Exercise prompt: Below is the data. Give it again, complete and exact.
□ □ □ □ □ □ □
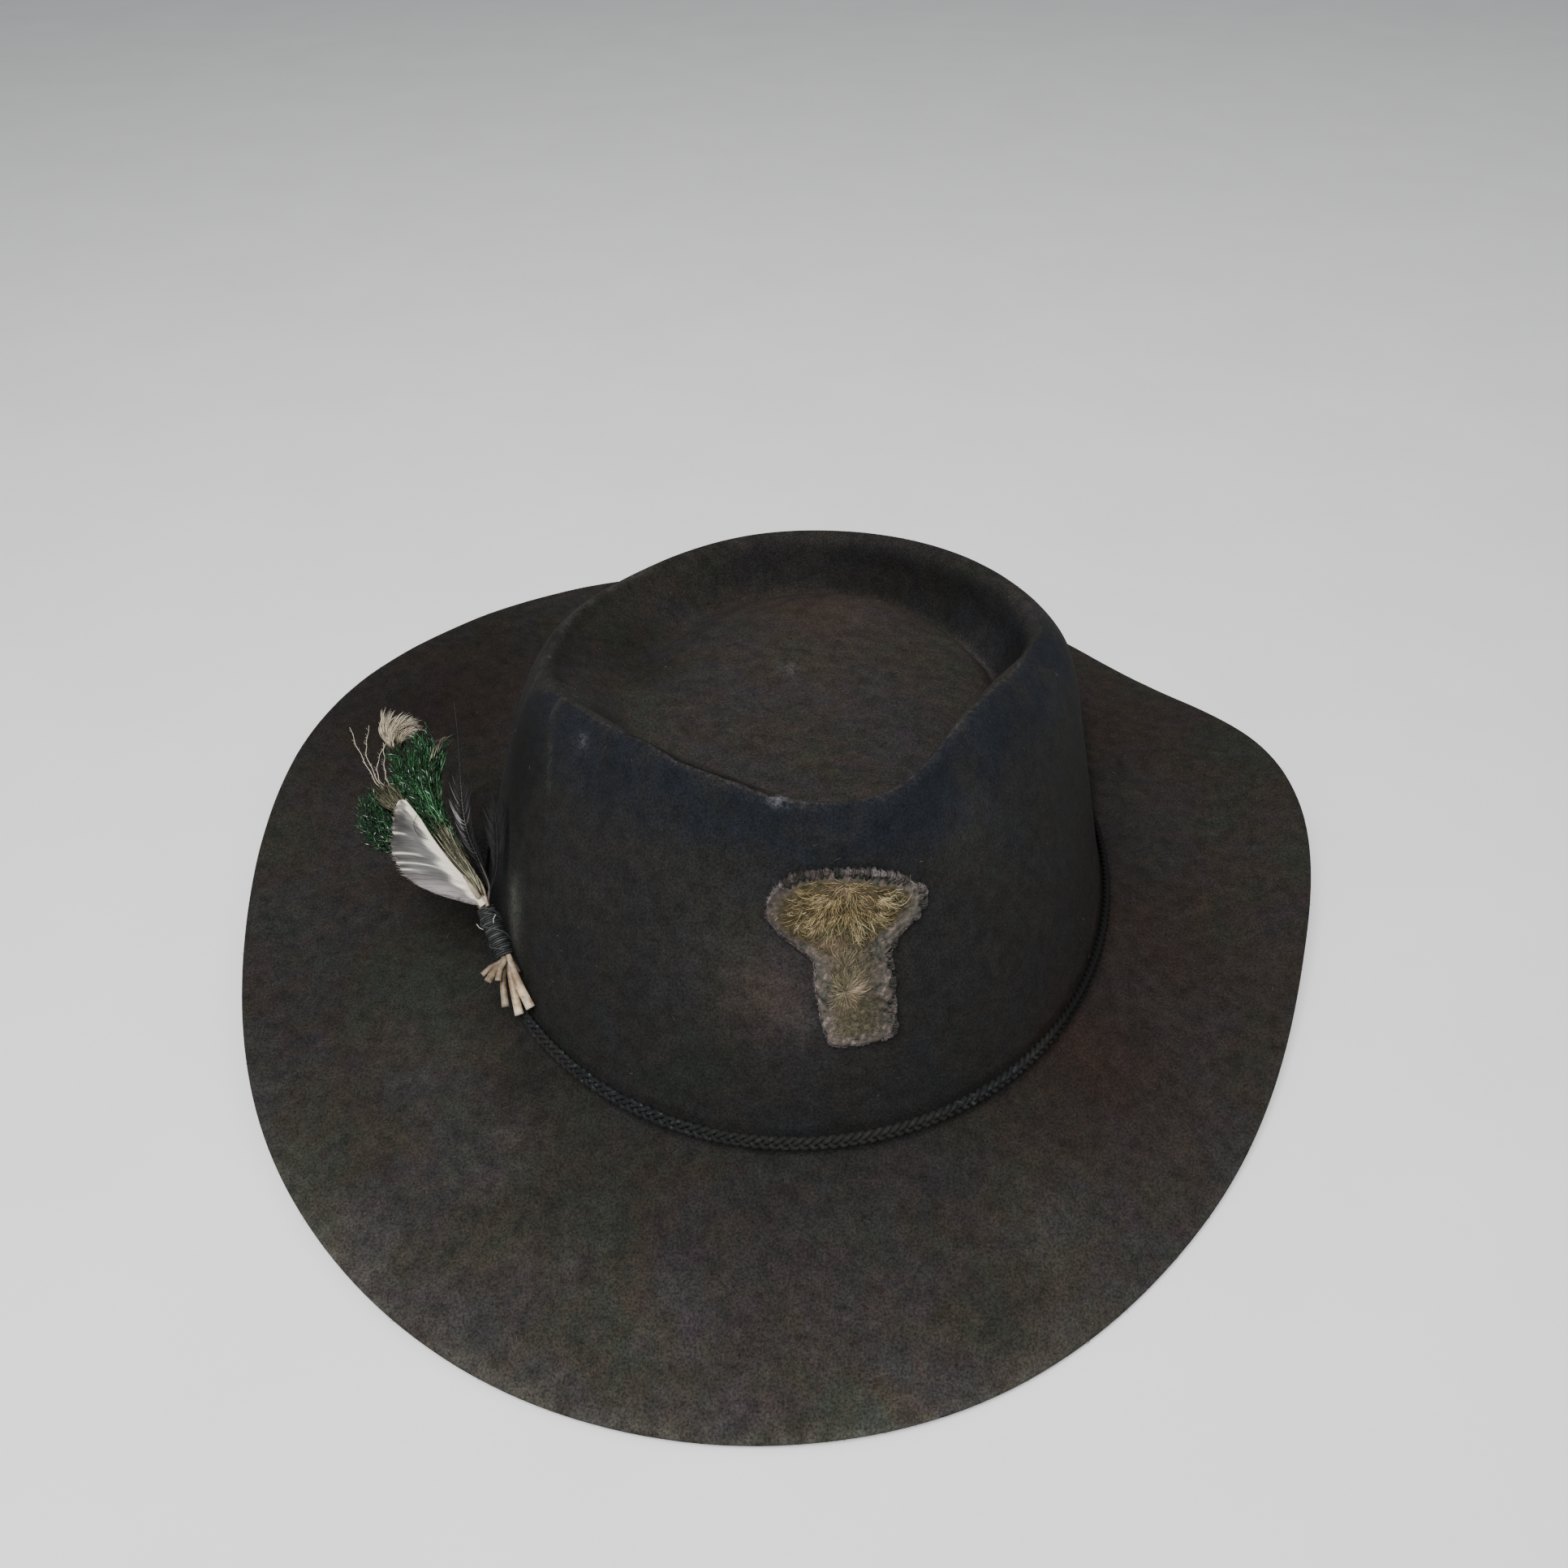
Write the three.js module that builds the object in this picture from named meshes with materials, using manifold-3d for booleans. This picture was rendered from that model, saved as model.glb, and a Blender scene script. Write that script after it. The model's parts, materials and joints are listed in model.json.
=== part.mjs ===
// A worn wide-brim hat of dark wool felt with a telescoped crown, a narrow braid
// round the foot of the crown, a goldwork patch on its front and a small bundle of
// feathers tied to the braid. Millimetres, +Z up, the front of the hat along -Y.
// The hat stands on its brim and the origin is under its middle, on the floor.

import * as THREE from 'three';
import * as BufferGeometryUtils from 'three/addons/utils/BufferGeometryUtils.js';
import Module from 'manifold-3d';

const wasm = await Module();
wasm.setup();

// Driving dimensions of the felt
const FELT_THICKNESS = 2.2;
const HEAD_HALF_WIDTH = 90;
const HEAD_HALF_LENGTH = 108.5;

// The flat of the dish leans: its high side, its slope and the height of its middle
const DISH_MIDDLE_UP = 75;
const DISH_SLOPE = 0.1;
const DISH_HIGH_SIDE = 235;
const AZIMUTH_STEPS = 64;

// Gap kept between neighbouring pieces
const GAP = 0.35;

// Base braid: a twin cord, two rows high
const BRAID_HEIGHT = 3.8;
const BRAID_THICKNESS = 2.2;
const BRAID_WAIST = 0.72;
const BRAID_SIDES = 10;

// Goldwork patch: a cloth backing and a raised field of bullion thread inside it
const BACKING_THICKNESS = 1.2;
const BULLION_THICKNESS = 1;
const BULLION_INSET = 2.8;
const BULLION_ROWS = 12;
const PATCH_COLUMNS = 8;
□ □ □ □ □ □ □
Written response:
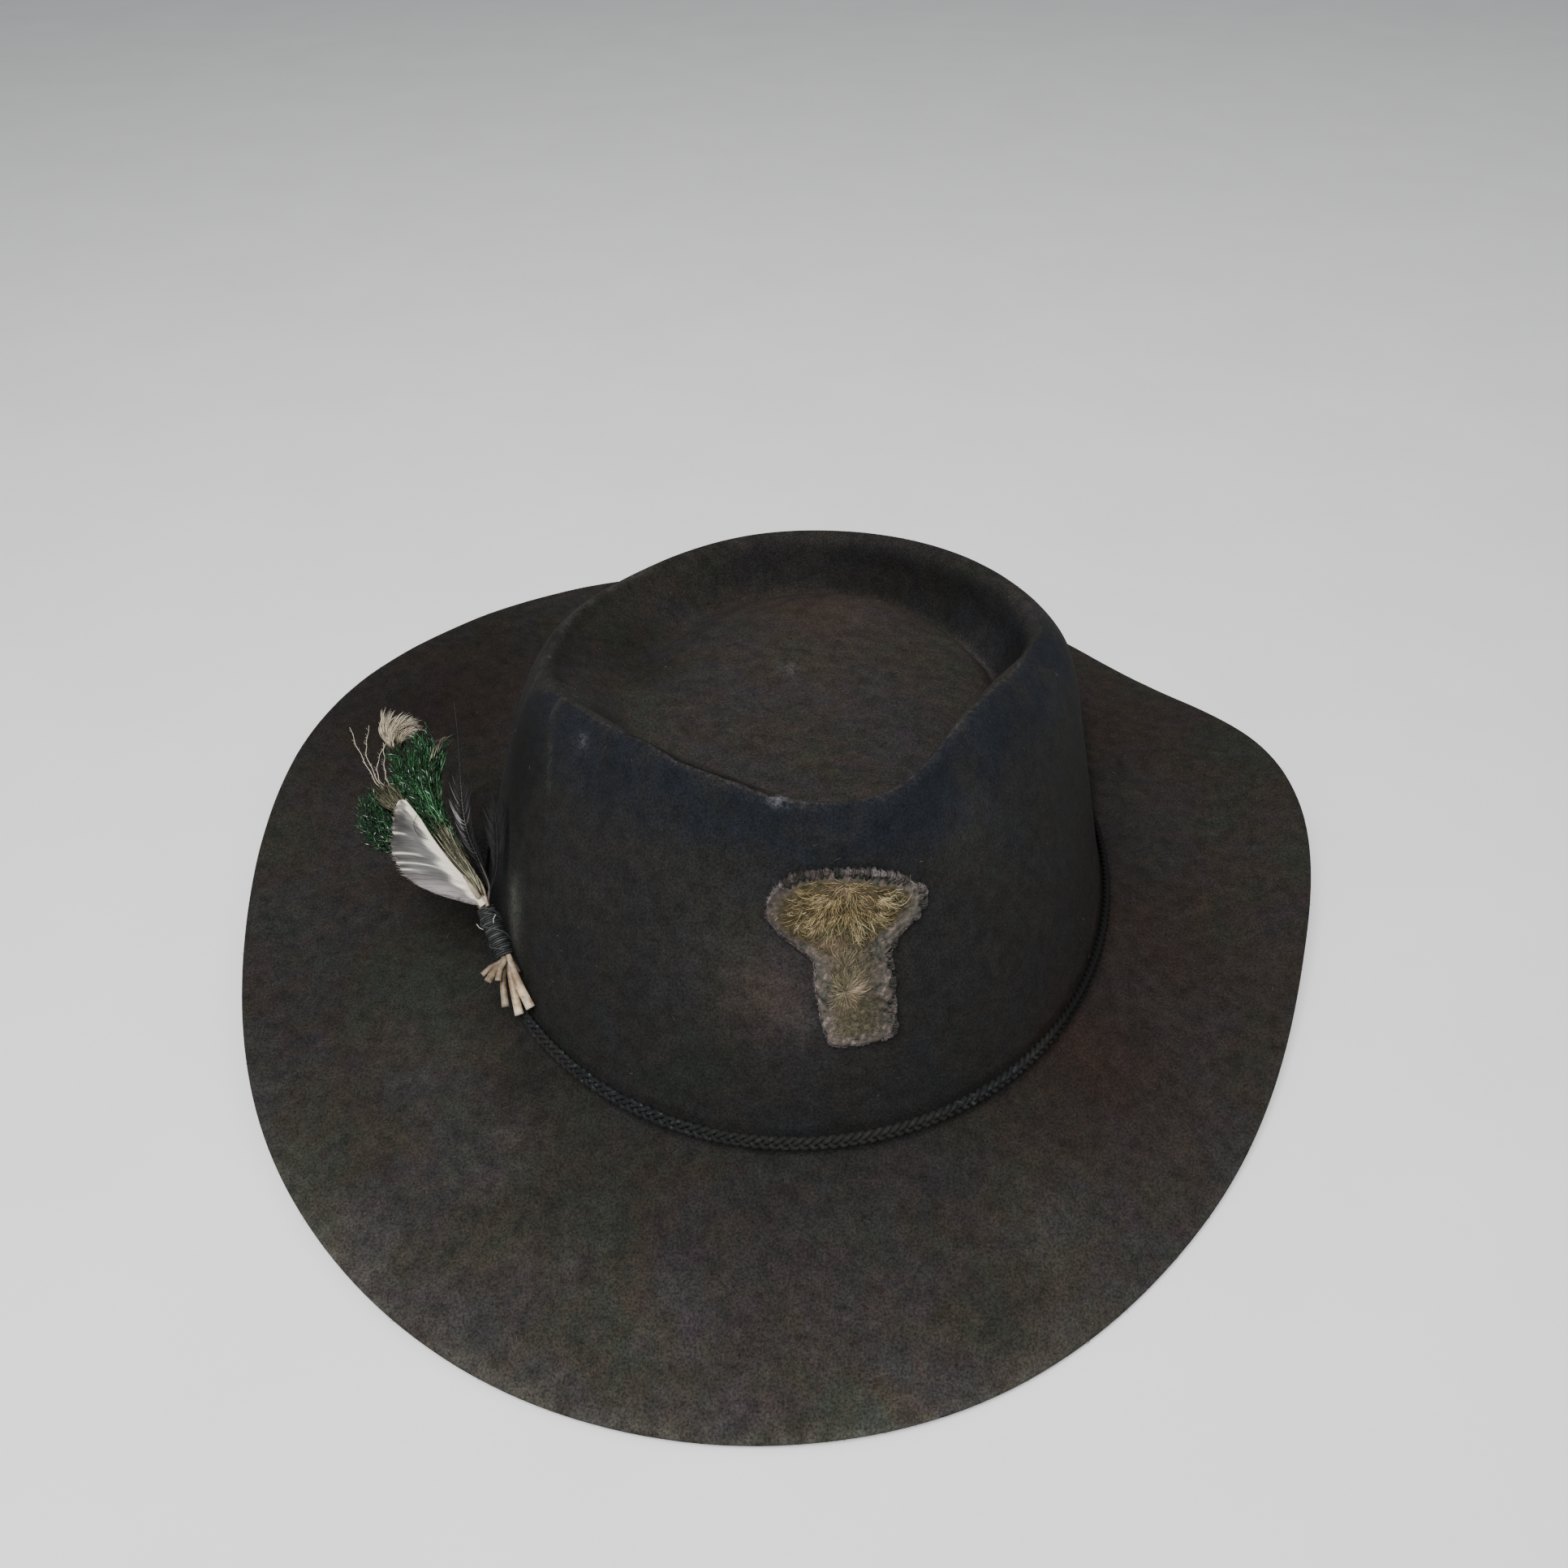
Write the three.js module that builds the object in this picture from named meshes with materials, using manifold-3d for booleans. This picture was rendered from that model, saved as model.glb, and a Blender scene script. Write that script after it. The model's parts, materials and joints are listed in model.json.
=== part.mjs ===
// A worn wide-brim hat of dark wool felt with a telescoped crown, a narrow braid
// round the foot of the crown, a goldwork patch on its front and a small bundle of
// feathers tied to the braid. Millimetres, +Z up, the front of the hat along -Y.
// The hat stands on its brim and the origin is under its middle, on the floor.

import * as THREE from 'three';
import * as BufferGeometryUtils from 'three/addons/utils/BufferGeometryUtils.js';
import Module from 'manifold-3d';

const wasm = await Module();
wasm.setup();

// Driving dimensions of the felt
const FELT_THICKNESS = 2.2;
const HEAD_HALF_WIDTH = 90;
const HEAD_HALF_LENGTH = 108.5;

// The flat of the dish leans: its high side, its slope and the height of its middle
const DISH_MIDDLE_UP = 75;
const DISH_SLOPE = 0.1;
const DISH_HIGH_SIDE = 235;
const AZIMUTH_STEPS = 64;

// Gap kept between neighbouring pieces
const GAP = 0.35;

// Base braid: a twin cord, two rows high
const BRAID_HEIGHT = 3.8;
const BRAID_THICKNESS = 2.2;
const BRAID_WAIST = 0.72;
const BRAID_SIDES = 10;

// Goldwork patch: a cloth backing and a raised field of bullion thread inside it
const BACKING_THICKNESS = 1.2;
const BULLION_THICKNESS = 1;
const BULLION_INSET = 2.8;
const BULLION_ROWS = 12;
const PATCH_COLUMNS = 8;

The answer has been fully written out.